_Exercise task_
Lines containing the word "JSON" are to be located and copied.

_Records supplied_
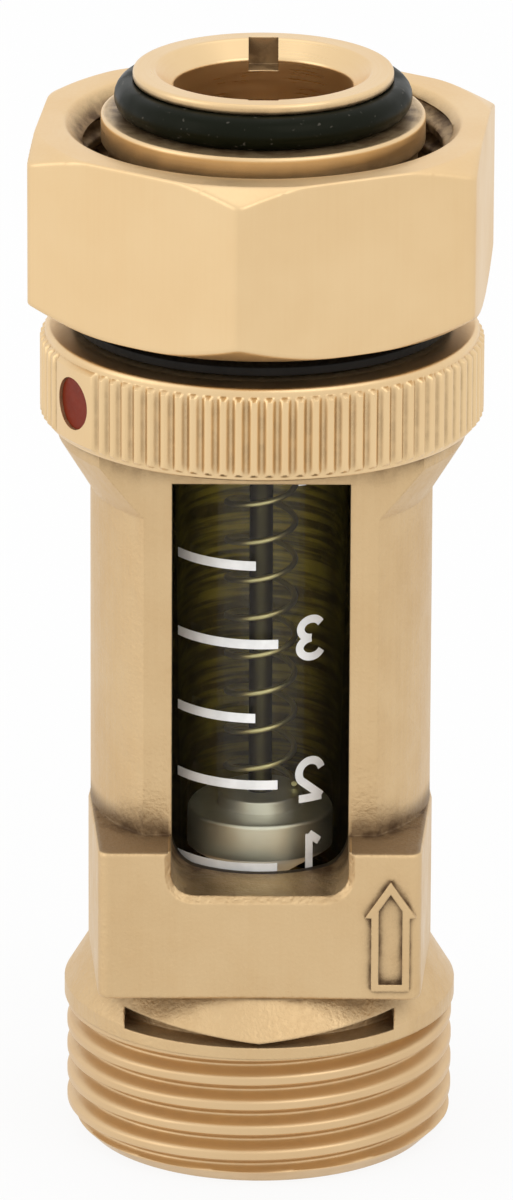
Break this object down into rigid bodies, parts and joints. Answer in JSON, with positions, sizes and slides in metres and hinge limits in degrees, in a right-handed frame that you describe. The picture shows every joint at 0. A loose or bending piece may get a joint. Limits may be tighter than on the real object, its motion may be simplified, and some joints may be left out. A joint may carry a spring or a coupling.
{
  "type": "flow meter",
  "caption": "In-line flow meter: forged brass body with a sight window over a glass tube and float, knurled regulating ring, male thread below and union nut above.",
  "frame": {"origin": "centre of the inlet thread's end face, which is the bottom centre of the bounding box", "axes": "+Z along the flow, towards the union nut; the sight window faces -Y"},
  "size_m": [0.0314, 0.0344, 0.0754],
  "materials": {
    "forged_brass": "fine-blasted forging",
    "turned_brass": "satin, turned",
    "knurled_brass": "knurled, bright crests",
    "tube_glass": "clear, polished",
    "float_steel": "satin",
    "spring_steel": "drawn wire",
    "black_rubber": "smooth, lightly greased",
    "black_plastic": "matt",
    "red_plastic": "gloss"
  },
  "bodies": {
    "housing": {"body": "forged_brass", "sight_tube": "tube_glass", "tube_gasket_lower": "black_rubber", "tube_gasket_upper": "black_rubber", "inlet_guide": "turned_brass", "inlet_retainer": "spring_steel", "guide_rod": "spring_steel", "float_spring": "spring_steel", "throttle_seat": "turned_brass", "slide_washer": "black_plastic", "tailpiece": "turned_brass", "tailpiece_oring": "black_rubber", "nut_snap_ring": "spring_steel"},
    "float": {"float": "float_steel"},
    "regulator": {"regulating_ring": "knurled_brass", "position_dot": "red_plastic", "drive_pin_front": "spring_steel", "drive_pin_rear": "spring_steel", "throttle_rotor": "black_plastic", "rotor_oring_lower": "black_rubber", "rotor_oring_upper": "black_rubber", "ring_friction_oring": "black_rubber"},
    "nut": {"union_nut": "turned_brass"}
  },
  "joints": [
    {"name": "float_slide", "type": "slide", "parent": "housing", "child": "float", "axis": [0, 0, 1], "range_m": [0, 0.0276], "stiffness_N_per_m": 12, "springref_m": -0.004, "deforming": ["float_spring"]},
    {"name": "ring_turn", "type": "hinge", "parent": "housing", "child": "regulator", "pos_m": [0, 0, 0.05435], "axis": [0, 0, 1], "range_deg": [0, 90]},
    {"name": "nut_spin", "type": "hinge", "parent": "housing", "child": "nut", "pos_m": [0, 0, 0.0655], "axis": [0, 0, 1], "continuous": true}
  ]
}
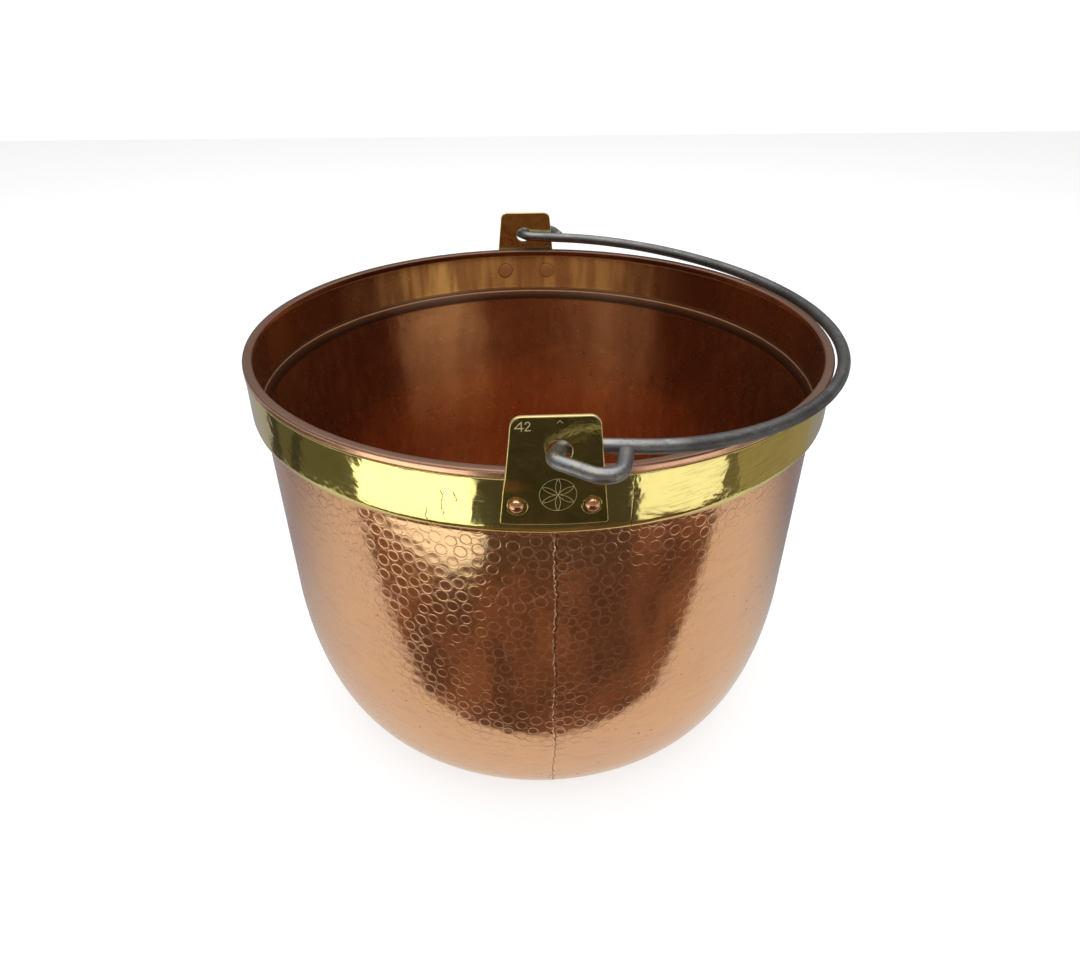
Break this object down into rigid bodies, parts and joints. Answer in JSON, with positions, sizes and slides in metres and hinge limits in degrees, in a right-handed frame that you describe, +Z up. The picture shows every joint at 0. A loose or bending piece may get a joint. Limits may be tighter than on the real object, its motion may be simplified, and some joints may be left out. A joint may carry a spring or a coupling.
{
  "type": "copper cauldron",
  "caption": "Round copper cauldron with a stepped collar under a brass rim band, riveted brass ears and a swinging steel rod bail.",
  "frame": {"origin": "middle of the flat underside of the base, on the surface the cauldron stands on", "axes": "+Z up along the cauldron's axis; the front ear lies towards -Y and the back ear towards +Y; the bail is folded down towards +X"},
  "size_m": [0.4293, 0.4792, 0.3336],
  "materials": {
    "beaten_copper": "hammered and polished copper outside, dull red-brown copper inside",
    "band_brass": "polished yellow brass with fine scratches",
    "ear_brass": "darkened brass with bright worn edges",
    "rivet_copper": "polished copper",
    "bail_steel": "bare grey steel rod, dull"
  },
  "bodies": {
    "kettle": {"kettle_shell": "beaten_copper", "rim_band": "band_brass", "ear_front": "ear_brass", "ear_back": "ear_brass", "rivet_front_left": "rivet_copper", "rivet_front_right": "rivet_copper", "rivet_back_left": "rivet_copper", "rivet_back_right": "rivet_copper"},
    "bail": {"bail": "bail_steel"}
  },
  "joints": [
    {"name": "bail_swing", "type": "hinge", "parent": "kettle", "child": "bail", "pos_m": [-0.002, 0, 0.3133], "axis": [0, -1, 0], "range_deg": [0, 186.8]}
  ]
}
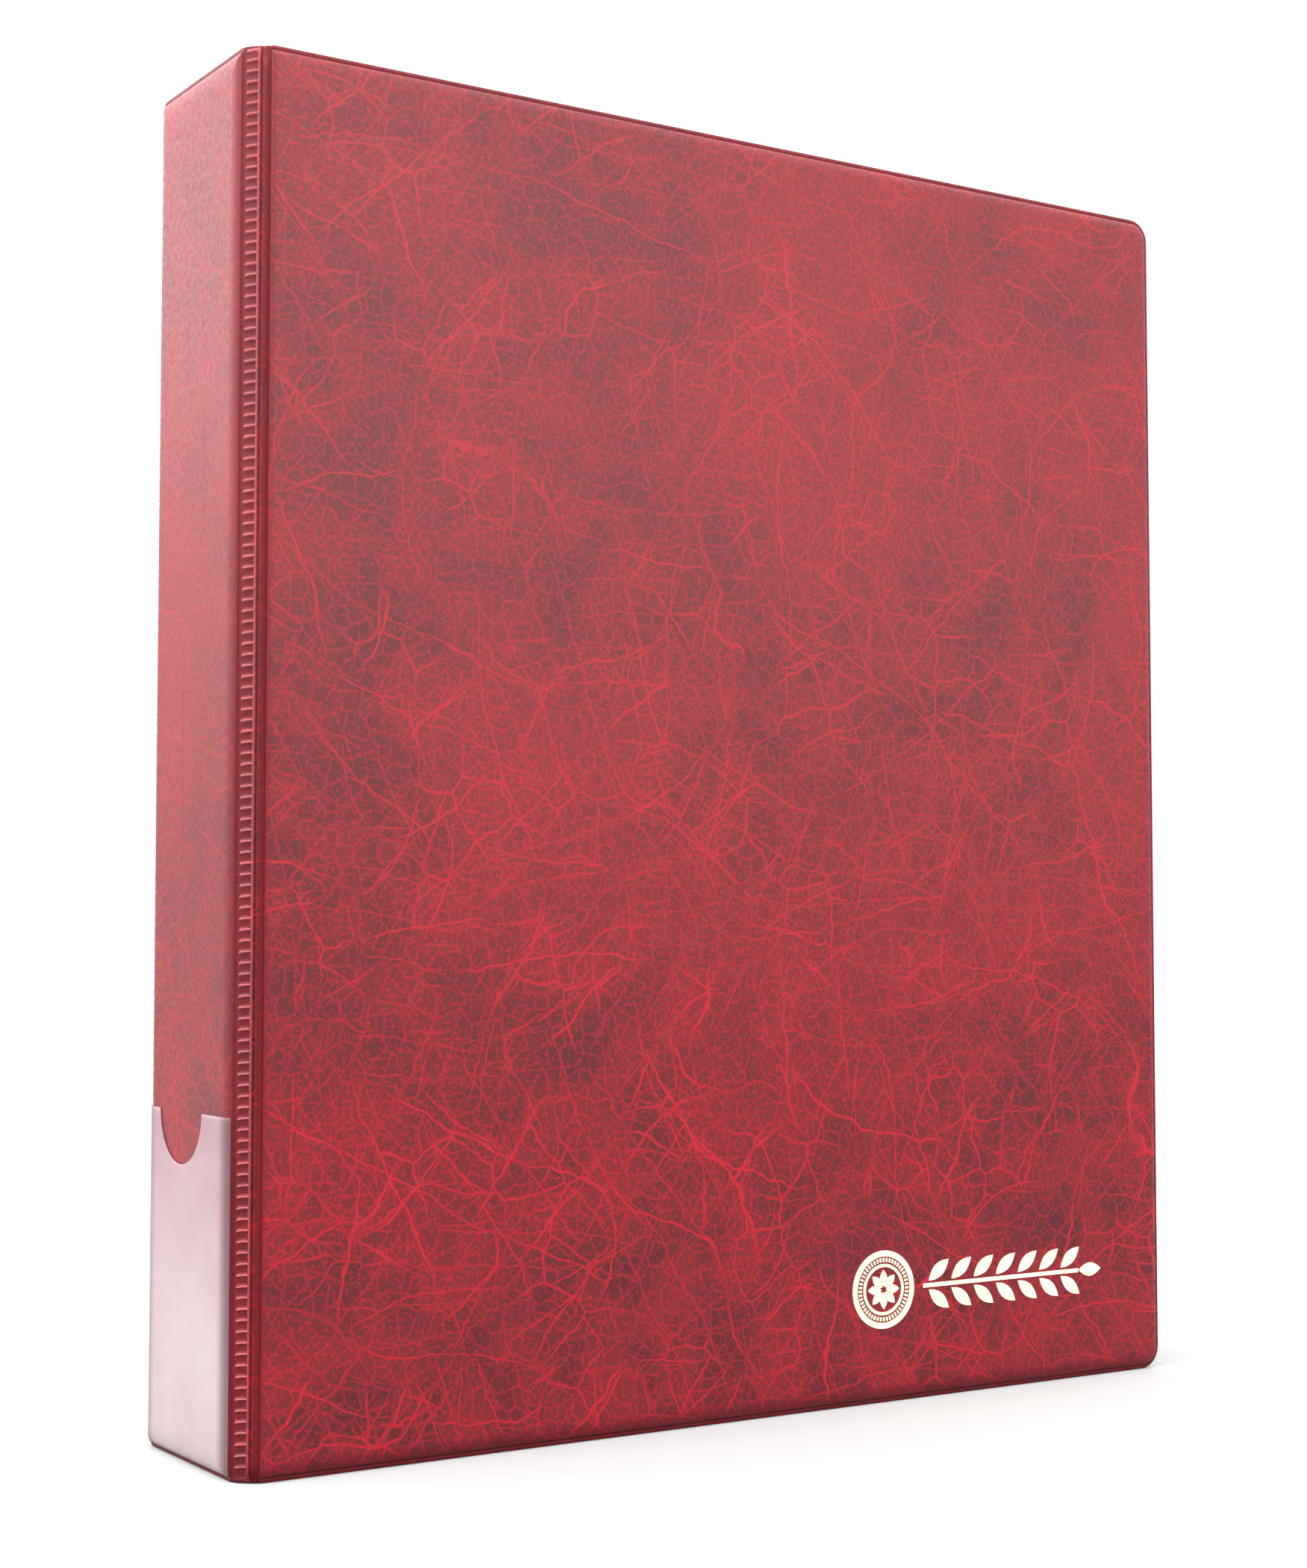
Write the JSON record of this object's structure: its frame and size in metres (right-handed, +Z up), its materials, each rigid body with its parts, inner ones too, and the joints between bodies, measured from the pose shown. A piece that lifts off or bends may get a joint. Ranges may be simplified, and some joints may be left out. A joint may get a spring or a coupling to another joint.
{
  "type": "coin album",
  "caption": "Upright ring-binder album with padded vinyl covers, a label pocket on the spine, a lever ring mechanism and clear punched coin pages.",
  "frame": {"origin": "middle of the closed album's footprint, on the surface it stands on", "axes": "+Z up along the spine, front cover faces -Y, spine faces -X, covers open at +X"},
  "size_m": [0.2364, 0.05, 0.275],
  "materials": {
    "marbled_vinyl": "burgundy marbled PVC, semi-gloss",
    "lining_vinyl": "plain dark burgundy PVC, fine grain",
    "greyboard": "raw greyboard",
    "clear_film": "hazy clear PVC film",
    "nickel": "nickel-plated spring steel",
    "page_film": "clear soft PVC"
  },
  "bodies": {
    "spine": {"spine_outer_skin": "marbled_vinyl", "spine_board": "greyboard", "spine_lining": "lining_vinyl", "label_pocket": "clear_film", "ring_case": "nickel", "case_rivet_1": "nickel", "case_rivet_2": "nickel", "top_lever_pin": "nickel", "bottom_lever_pin": "nickel"},
    "front_hinge": {"front_hinge_strip": "marbled_vinyl"},
    "front_cover": {"front_cover_outer_skin": "marbled_vinyl", "front_cover_board": "greyboard", "front_cover_lining": "lining_vinyl"},
    "back_hinge": {"back_hinge_strip": "marbled_vinyl"},
    "back_cover": {"back_cover_outer_skin": "marbled_vinyl", "back_cover_board": "greyboard", "back_cover_lining": "lining_vinyl"},
    "front_rings": {"front_blade": "nickel", "front_half_ring_1": "nickel", "front_half_ring_2": "nickel", "front_half_ring_3": "nickel", "front_half_ring_4": "nickel"},
    "back_rings": {"back_blade": "nickel", "back_half_ring_1": "nickel", "back_half_ring_2": "nickel", "back_half_ring_3": "nickel", "back_half_ring_4": "nickel"},
    "top_lever": {"top_lever": "nickel"},
    "bottom_lever": {"bottom_lever": "nickel"},
    "coin_page_01": {"coin_page_01": "page_film"},
    "coin_page_02": {"coin_page_02": "page_film"},
    "coin_page_03": {"coin_page_03": "page_film"},
    "coin_page_04": {"coin_page_04": "page_film"},
    "coin_page_05": {"coin_page_05": "page_film"},
    "coin_page_06": {"coin_page_06": "page_film"},
    "coin_page_07": {"coin_page_07": "page_film"},
    "coin_page_08": {"coin_page_08": "page_film"},
    "coin_page_09": {"coin_page_09": "page_film"},
    "coin_page_10": {"coin_page_10": "page_film"}
  },
  "joints": [
    {"name": "front_hinge_fold", "type": "hinge", "parent": "spine", "child": "front_hinge", "pos_m": [-0.11625, -0.0204, 0.1375], "axis": [0, 0, -1], "range_deg": [0, 90]},
    {"name": "front_cover_fold", "type": "hinge", "parent": "front_hinge", "child": "front_cover", "pos_m": [-0.11315, -0.0235, 0.1375], "axis": [0, 0, -1], "range_deg": [0, 90]},
    {"name": "back_hinge_fold", "type": "hinge", "parent": "spine", "child": "back_hinge", "pos_m": [-0.11625, 0.0204, 0.1375], "axis": [0, 0, 1], "range_deg": [0, 90]},
    {"name": "back_cover_fold", "type": "hinge", "parent": "back_hinge", "child": "back_cover", "pos_m": [-0.11315, 0.0235, 0.1375], "axis": [0, 0, 1], "range_deg": [0, 90]},
    {"name": "front_rings_open", "type": "hinge", "parent": "spine", "child": "front_rings", "pos_m": [-0.11245, -0.0083, 0.1375], "axis": [0, 0, -1], "range_deg": [0, 9.5]},
    {"name": "back_rings_open", "type": "hinge", "parent": "spine", "child": "back_rings", "pos_m": [-0.11245, 0.0083, 0.1375], "axis": [0, 0, 1], "range_deg": [0, 9.5]},
    {"name": "top_lever_press", "type": "hinge", "parent": "spine", "child": "top_lever", "pos_m": [-0.11185, 0, 0.26], "axis": [0, -1, 0], "range_deg": [0, 19]},
    {"name": "bottom_lever_press", "type": "hinge", "parent": "spine", "child": "bottom_lever", "pos_m": [-0.11185, 0, 0.015], "axis": [0, 1, 0], "range_deg": [0, 19]},
    {"name": "coin_page_01_turn", "type": "hinge", "parent": "spine", "child": "coin_page_01", "pos_m": [-0.09675, 0, 0.1375], "axis": [0, 0, -1], "range_deg": [0, 97.2]},
    {"name": "coin_page_02_turn", "type": "hinge", "parent": "spine", "child": "coin_page_02", "pos_m": [-0.09675, 0, 0.1375], "axis": [0, 0, -1], "range_deg": [0, 95.4]},
    {"name": "coin_page_03_turn", "type": "hinge", "parent": "spine", "child": "coin_page_03", "pos_m": [-0.09675, 0, 0.1375], "axis": [0, 0, -1], "range_deg": [0, 93.6]},
    {"name": "coin_page_04_turn", "type": "hinge", "parent": "spine", "child": "coin_page_04", "pos_m": [-0.09675, 0, 0.1375], "axis": [0, 0, -1], "range_deg": [0, 91.8]},
    {"name": "coin_page_05_turn", "type": "hinge", "parent": "spine", "child": "coin_page_05", "pos_m": [-0.09675, 0, 0.1375], "axis": [0, 0, -1], "range_deg": [0, 90]},
    {"name": "coin_page_06_turn", "type": "hinge", "parent": "spine", "child": "coin_page_06", "pos_m": [-0.09675, 0, 0.1375], "axis": [0, 0, 1], "range_deg": [0, 90]},
    {"name": "coin_page_07_turn", "type": "hinge", "parent": "spine", "child": "coin_page_07", "pos_m": [-0.09675, 0, 0.1375], "axis": [0, 0, 1], "range_deg": [0, 91.8]},
    {"name": "coin_page_08_turn", "type": "hinge", "parent": "spine", "child": "coin_page_08", "pos_m": [-0.09675, 0, 0.1375], "axis": [0, 0, 1], "range_deg": [0, 93.6]},
    {"name": "coin_page_09_turn", "type": "hinge", "parent": "spine", "child": "coin_page_09", "pos_m": [-0.09675, 0, 0.1375], "axis": [0, 0, 1], "range_deg": [0, 95.4]},
    {"name": "coin_page_10_turn", "type": "hinge", "parent": "spine", "child": "coin_page_10", "pos_m": [-0.09675, 0, 0.1375], "axis": [0, 0, 1], "range_deg": [0, 97.2]}
  ],
  "couplings": [
    {"joint": "front_hinge_fold", "follows": "front_cover_fold", "ratio": 1},
    {"joint": "back_hinge_fold", "follows": "back_cover_fold", "ratio": 1},
    {"joint": "back_rings_open", "follows": "front_rings_open", "ratio": 1},
    {"joint": "top_lever_press", "follows": "front_rings_open", "ratio": 2},
    {"joint": "bottom_lever_press", "follows": "front_rings_open", "ratio": 2},
    {"joint": "coin_page_01_turn", "follows": "front_cover_fold", "ratio": 1.08},
    {"joint": "coin_page_02_turn", "follows": "front_cover_fold", "ratio": 1.06},
    {"joint": "coin_page_03_turn", "follows": "front_cover_fold", "ratio": 1.04},
    {"joint": "coin_page_04_turn", "follows": "front_cover_fold", "ratio": 1.02},
    {"joint": "coin_page_05_turn", "follows": "front_cover_fold", "ratio": 1},
    {"joint": "coin_page_06_turn", "follows": "back_cover_fold", "ratio": 1},
    {"joint": "coin_page_07_turn", "follows": "back_cover_fold", "ratio": 1.02},
    {"joint": "coin_page_08_turn", "follows": "back_cover_fold", "ratio": 1.04},
    {"joint": "coin_page_09_turn", "follows": "back_cover_fold", "ratio": 1.06},
    {"joint": "coin_page_10_turn", "follows": "back_cover_fold", "ratio": 1.08}
  ]
}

_Written solution_
Break this object down into rigid bodies, parts and joints. Answer in JSON, with positions, sizes and slides in metres and hinge limits in degrees, in a right-handed frame that you describe. The picture shows every joint at 0. A loose or bending piece may get a joint. Limits may be tighter than on the real object, its motion may be simplified, and some joints may be left out. A joint may carry a spring or a coupling.
Break this object down into rigid bodies, parts and joints. Answer in JSON, with positions, sizes and slides in metres and hinge limits in degrees, in a right-handed frame that you describe, +Z up. The picture shows every joint at 0. A loose or bending piece may get a joint. Limits may be tighter than on the real object, its motion may be simplified, and some joints may be left out. A joint may carry a spring or a coupling.
Write the JSON record of this object's structure: its frame and size in metres (right-handed, +Z up), its materials, each rigid body with its parts, inner ones too, and the joints between bodies, measured from the pose shown. A piece that lifts off or bends may get a joint. Ranges may be simplified, and some joints may be left out. A joint may get a spring or a coupling to another joint.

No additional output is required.